● MATERIAL PROVIDED:
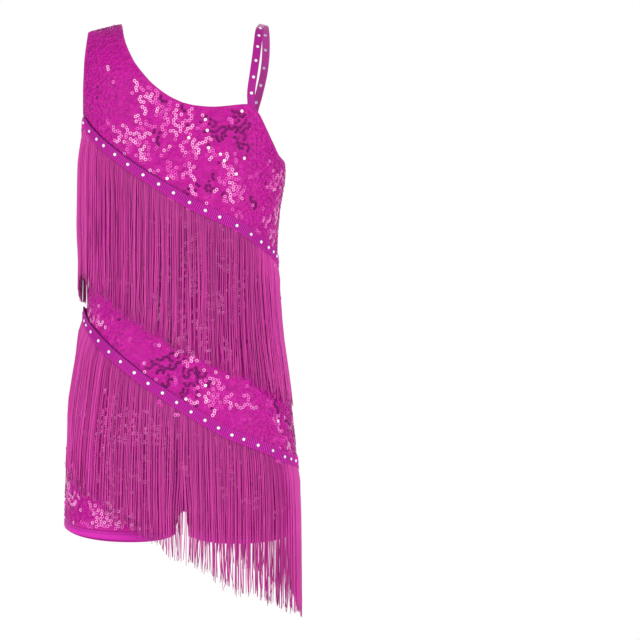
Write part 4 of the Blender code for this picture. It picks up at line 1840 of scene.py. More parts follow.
@dataclass
class Tape:
    """Ribbed tape of one tier, round the body."""

    name: str
    line: TapeLine
    finishes: Finishes
    rib: float = 2.15
    samples: int = 6
    rib_height: float = 0.4
    # Painted shade: tone rises from the grooves, painted dark, to the crests; edge and shaded place a
    # painted shadow along the top edge, across the tape and over the way round where it fades out.
    crest: tuple[float, float] = (0.3, 0.9)
    edge: tuple[float, float] = (0.85, 0.95)
    plain_tone: float = 0.6
    shaded: tuple[float, float] = (0.32, 0.62)
    # Round the section: place across (-1 to 1), share of the thickness, share of the ribs' relief.
    section: Table = (
        (1, 0.55, 0), (0.97, 1, 0.35), (0.72, 1, 1), (0.44, 1, 1), (0.15, 1, 1), (-0.15, 1, 1),
        (-0.44, 1, 1), (-0.72, 1, 1), (-0.97, 1, 0.35), (-1, 0.55, 0), (-0.9, 0, 0), (0.9, 0, 0),
    )  # fmt: skip

    def build(self) -> Piece:
        """Build the tape as one closed ring.

        Returns:
            The tape.
        """
        total = self.line.run[1][-1]
        ribs = int(round(total / self.rib))
        length = (np.arange(ribs * self.samples) / (ribs * self.samples) * total)[:, None]
        across, shape, ribbed = np.array(self.section).T[:, None]
        ways = self.line.way_at(length)
        square = across * self.line.width / 2 * self.line.slope(ways)
        phase = (length + square) / (total / ribs)
        crest = 0.5 + 0.5 * np.cos(2 * math.pi * phase)
        lift = self.line.thick * shape + (crest - 0.5) * self.rib_height * ribbed
        points = self.line.place(ways, across, lift)
        rows, cols = points.shape[:2]
        # Painted shade in the grooves, and a painted shadow along the top edge on the front's right part.
        edge = smooth_step(across, *self.edge) * (1 - smooth_step(ways, *self.shaded))
        tone = np.where(ribbed > 0.5, smooth_step(crest, *self.crest), self.plain_tone) * (1 - edge)
        uv = np.stack(np.broadcast_arrays(length, across * self.line.width / 2), -1).reshape(-1, 2)
        return add_mesh(
            self.name,
            points.reshape(-1, 3),
            [grid_quads(rows, cols, wrap_rows=True, wrap_cols=True)],
            [self.finishes.tape],
            uv=uv * MM,
            tone=tone.ravel(),
        )


@dataclass
class Threads:
    """Chainette threads of one tier, hanging from the tape's lower edge."""

    tier: str
    line: TapeLine
    finishes: Finishes
    seed: int
    below: TapeLine | None
    outer: int
    inner: int
    # Way round the body, shortening and reach of the part that is cut shorter.
    trim: tuple[float, float, float]
    # How much more the threads stand off high up and low down, at the right side, then at the left.
    side_gain: tuple[float, float, float, float]
    drop: float = 152.0
    ragged: float = 4.0
    clearance: float = 12.0
    radius: float = 0.53
    points: int = 14
    sides: int = 3
    near: float = 1.5
    step_out: float = 1.3
    swing: float = 1.3
    bundle: float = 12.0
    uneven: tuple[float, float] = (0.2, 0.4)
    # Drift of single threads high up and low down, then of bundles low down and halfway.
    single_drift: tuple[float, float] = (0.42, 0.65)
    bundle_drift: tuple[float, float] = (1.1, 0.7)
    # Height, and least and most half waves in a fall, of each wave of the threads.
    waves: Table = ((0.34, 1.5, 3.5), (0.16, 5.0, 9.0))
    hook: tuple[float, float] = (2.0, 0.3)
    leg_gaps: tuple[float, float] = (0.502, 1.498)
    parting: float = 4.2
    parted_from: tuple[float, float] = (445.0, 495.0)
    free_from: tuple[float, float] = (512.0, 530.0)
    # Painted shade of the threads: rims darken their sides and backs, less where they hang free; the inner
    # layer is painted dark as if shaded by the outer one, and lighter where it hangs free; outer threads are
    # darker where they hang free.
    rims: tuple[float, float] = (0.60, 0.85)
    inner_painted_shade: tuple[float, float] = (0.0, 0.36)
    outer_shade: tuple[float, float] = (0.84, 0.15)
    free_inner: tuple[float, float] = (0.1, 0.5)
    free_outer: float = -0.24

    def sway(self, rng: Draws, t: Array, length: Array) -> Array:
        """Work out how far each thread drifts sideways.

        Args:
            rng: Draws the drift.
            t: Share of the fall, 0 to 1.
            length: Length along the tape of each thread.

        Returns:
            The drift in millimetres, a row a thread.
        """
        count = len(length)
        slow = rng.normal(0, 1.0, (int(length.max() / self.bundle) + 3, 2))
        at = length / self.bundle
        drift = np.stack([np.interp(at, np.arange(len(slow)), slow[:, c]) for c in (0, 1)], -1)
        high, low = self.single_drift
        shift = rng.normal(0, high, (count, 1)) * smooth_step(t, 0.0, 0.3)
        shift = shift + rng.normal(0, low, (count, 1)) * t**2.5
        low, halfway = self.bundle_drift
        shift = shift + drift[:, :1] * low * t**1.4 + drift[:, 1:] * halfway * np.sin(math.pi * t)
        for height, least, most in self.waves:
            phase, rate = rng.uniform(0, 2 * math.pi, (count, 1)), rng.uniform(least, most, (count, 1))
            wave = np.sin(rate * math.pi * t + phase)
            shift = shift + rng.normal(0, height, (count, 1)) * wave * t**0.5
        bent, how_many = self.hook
        hook = rng.normal(0, bent, (count, 1)) * (rng.random((count, 1)) < how_many)
        return shift + hook * smooth_step(t, 0.86, 1.0)

    def parted(self, way: Array, level: Array) -> Array:
        """Work out the drift away from the gap between the legs, in front and behind.

        Args:
            way: Way round the body of each thread.
            level: Height of each of its points.

        Returns:
            The drift in millimetres, a row a thread.
        """
        shift = np.zeros(np.shape(level))
        for gap in self.leg_gaps:
            beside = (way - gap)[:, None] * FORM.girth(level)
            shift = shift + self.parting * np.tanh(beside / 3.5) * np.exp(-((beside / 11) ** 2))
        return shift * smooth_step(-level, *self.parted_from)

    def tips(self, rng: Draws, way: Array, middle: Array) -> Array:
        """Cut the threads: ragged, shorter at the trim, and clear of the tape below.

        Args:
            rng: Draws the raggedness.
            way: Way round the body of each thread.
            middle: Height of the tape's middle there.

        Returns:
            Height of each thread's end.
        """
        at, short, reach = self.trim
        tip = middle - self.drop + rng.normal(0, self.ragged * 0.55, len(way))
        uneven = self.ragged * 0.6 * np.sin(way * 49) * np.cos(way * 13)
        tip += short * np.exp(-(((way - at) / reach) ** 2)) + uneven
        if self.below is not None:
            tip = np.maximum(tip, self.below.middle(way) + self.clearance + rng.uniform(0, 2.5, len(way)))
        return tip

    def stand_off(self, rng: Draws, t: Array, way: Array, inner: Array) -> Array:
        """Work out how far the threads stand off the tape's inner face.

        Args:
            rng: Draws the differences between threads.
            t: Share of the fall, 0 to 1.
            way: Way round the body of each thread.
            inner: Whether each thread is of the inner layer.

        Returns:
            Millimetres outwards, a row a thread.
        """
        count = len(way)
        layer = np.where(inner, 0.0, self.step_out) + rng.uniform(-0.25, 0.35, count)
        out = self.near + layer[:, None] * smooth_step(t, 0.0, 0.12)
        out = out - 0.9 * (1 - smooth_step(t, 0.0, 0.08))
        out = out + self.swing * t * rng.uniform(0.4, 1.1, (count, 1))
        out = out + self.line.flared(way)[:, None] * (1 - smooth_step(t, 0.04, 0.3))
        gain = 0.0
        sides = ((np.minimum(way, 2 - way), *self.side_gain[:2]), (way - 1, *self.side_gain[2:]))
        for beside, high, low in sides:
            eased = high + (low - high) * smooth_step(t, 0.55, 0.85)
            gain = gain + np.exp(-((beside / 0.13) ** 2))[:, None] * eased
        return np.maximum(out * (1 + gain * smooth_step(t, 0.0, 0.2)), 0.7)

    def thickness(self, rng: Draws, t: Array, count: int) -> Array:
        """Work out the threads' radius, thinner at the end.

        Args:
            rng: Draws the differences between threads.
            t: Share of the fall, 0 to 1.
            count: How many threads.

        Returns:
            Radius in millimetres, a row a thread.
        """
        thick = self.radius * rng.uniform(0.78, 1.1, (count, 1)) * (1 - 0.35 * smooth_step(t, 0.93, 1.0))
        return thick * (1 + 0.1 * np.sin(t * 40 + rng.uniform(0, 6, (count, 1))))

    def shades(self, rng: Draws, t: Array, free: Array, inner: Array) -> Array:
        """Shade the threads: the inner ones painted dark as shade, the outer ones light, and evener where
        they hang free.

        Args:
            rng: Draws the shades.
            t: Share of the fall, 0 to 1.
            free: How free of the cloth each point hangs, 0 to 1.
            inner: Whether each thread is of the inner layer.

        Returns:
            The shade, a row a thread.
        """
        count = len(inner)
        shade = np.where(inner, rng.uniform(*self.inner_painted_shade, count), rng.normal(*self.outer_shade, count))
        freed = np.where(inner, rng.uniform(*self.free_inner, count), self.free_outer)
        shade = shade[:, None] + free * freed[:, None]
        return shade + 0.05 * np.sin(9 * t + rng.uniform(0, 6, (count, 1)))

    def build(self) -> list[Piece]:
        """Build the threads, over the front and over the back.

        Returns:
            The two pieces.
        """
        rng = np.random.default_rng(self.seed)
        layers = zip((self.outer, self.inner), self.uneven)
        share = [(np.arange(n) + 0.5 + rng.uniform(-loose, loose, n)) / n for n, loose in layers]
        count = self.outer + self.inner
        inner = np.arange(count) >= self.outer
        length = np.concatenate(share) * self.line.run[1][-1]
        way = self.line.way_at(length)
        middle, half = self.line.middle(way), self.line.half(way)
        root, tip = middle - half * 0.55, self.tips(rng, way, middle)
        t = np.linspace(0.0, 1.0, self.points)[None, :] ** 1.2
        level = root[:, None] + (tip - root)[:, None] * t
        side_way = way[:, None] + (self.sway(rng, t, length) + self.parted(way, level)) / FORM.girth(level)
        out = self.stand_off(rng, t, way, inner)
        hung_from = (middle + half)[:, None]
        centre = FORM.curtain(side_way, level, hung_from, out)
        down = unit(np.gradient(centre, axis=1))
        outward = FORM.curtain(side_way, level, hung_from, out + 1.0) - centre
        across = unit(np.cross(down, outward))
        outward = np.cross(across, down)
        turn = rng.uniform(-0.4, 0.4, (count, 1)) + t * rng.uniform(-0.5, 0.5, (count, 1))
        thick = self.thickness(rng, t, count)
        free = smooth_step(-level, *self.free_from)
        shade = self.shades(rng, t, free, inner)
        # Painted shade round each thread: the corner that faces out keeps the thread's tone, its sides and
        # back are painted darker as if lit from the front.
        rim = self.rims[0] + (self.rims[1] - self.rims[0]) * free
        corners, tones = [], []
        for corner in range(self.sides):
            angle = turn + math.pi / 2 + corner * 2 * math.pi / self.sides
            side, away = np.cos(angle)[..., None], np.sin(angle)[..., None]
            corners.append(centre + (across * side + outward * away) * thick[..., None])
            tones.append(shade * (rim + (1 - rim) * np.clip(np.sin(angle), 0, 1)))
        points, tone = np.stack(corners, 2), np.clip(np.stack(tones, 2), 0, 1)
        over_front = way % 2.0 <= 1.0
        fallen = root[:, None] - level
        pieces = (("front", over_front), ("back", ~over_front))
        return [self.piece(name, points[part], tone[part], fallen[part]) for name, part in pieces]

    def piece(self, name: str, points: Array, tone: Array, fallen: Array) -> Piece:
        """Make one piece of some of the threads.

        Args:
            name: Which side they hang on.
            points: Points by thread, place along it and corner.
            tone: Shade of each point.
            fallen: Length fallen at each place along.

        Returns:
            The piece.
        """
        ring = np.arange(self.sides)
        ends = np.stack([ring, ring[::-1] + (self.points - 1) * self.sides])
        first = (np.arange(len(points)) * self.points * self.sides)[:, None, None]
        shell = (grid_quads(self.points, self.sides, wrap_cols=True), ends)
        along = np.broadcast_to(fallen[..., None], points.shape[:3])
        around = np.broadcast_to(ring * 0.9, points.shape[:3]) + 7.0 * np.arange(len(points))[:, None, None]
        return add_mesh(
            f"fringe_{self.tier}_threads_{name}",
            points.reshape(-1, 3),
            [(faces[None] + first).reshape(-1, faces.shape[1]) for faces in shell],
            [self.finishes.chainette],
            uv=np.stack([around, along], -1).reshape(-1, 2) * MM,
            tone=tone.ravel(),
        )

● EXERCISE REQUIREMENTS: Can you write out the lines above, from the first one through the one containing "one closed ring.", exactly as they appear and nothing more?

● ANSWER FOR THIS EXERCISE:
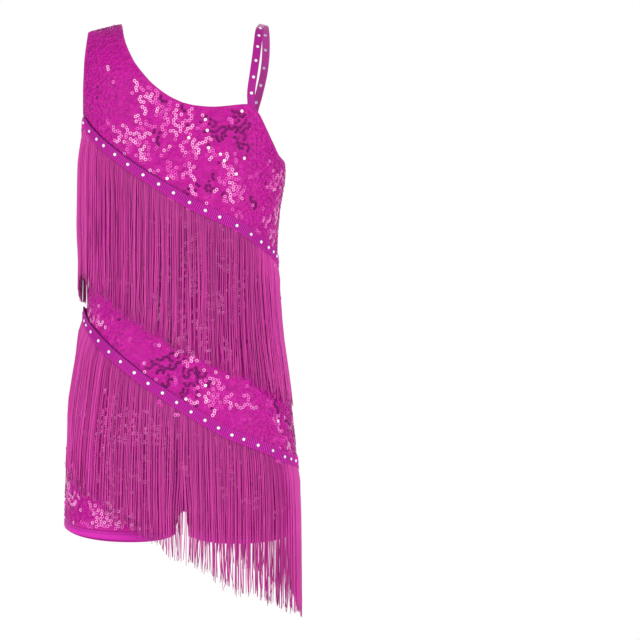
Write part 4 of the Blender code for this picture. It picks up at line 1840 of scene.py. More parts follow.
@dataclass
class Tape:
    """Ribbed tape of one tier, round the body."""

    name: str
    line: TapeLine
    finishes: Finishes
    rib: float = 2.15
    samples: int = 6
    rib_height: float = 0.4
    # Painted shade: tone rises from the grooves, painted dark, to the crests; edge and shaded place a
    # painted shadow along the top edge, across the tape and over the way round where it fades out.
    crest: tuple[float, float] = (0.3, 0.9)
    edge: tuple[float, float] = (0.85, 0.95)
    plain_tone: float = 0.6
    shaded: tuple[float, float] = (0.32, 0.62)
    # Round the section: place across (-1 to 1), share of the thickness, share of the ribs' relief.
    section: Table = (
        (1, 0.55, 0), (0.97, 1, 0.35), (0.72, 1, 1), (0.44, 1, 1), (0.15, 1, 1), (-0.15, 1, 1),
        (-0.44, 1, 1), (-0.72, 1, 1), (-0.97, 1, 0.35), (-1, 0.55, 0), (-0.9, 0, 0), (0.9, 0, 0),
    )  # fmt: skip

    def build(self) -> Piece:
        """Build the tape as one closed ring.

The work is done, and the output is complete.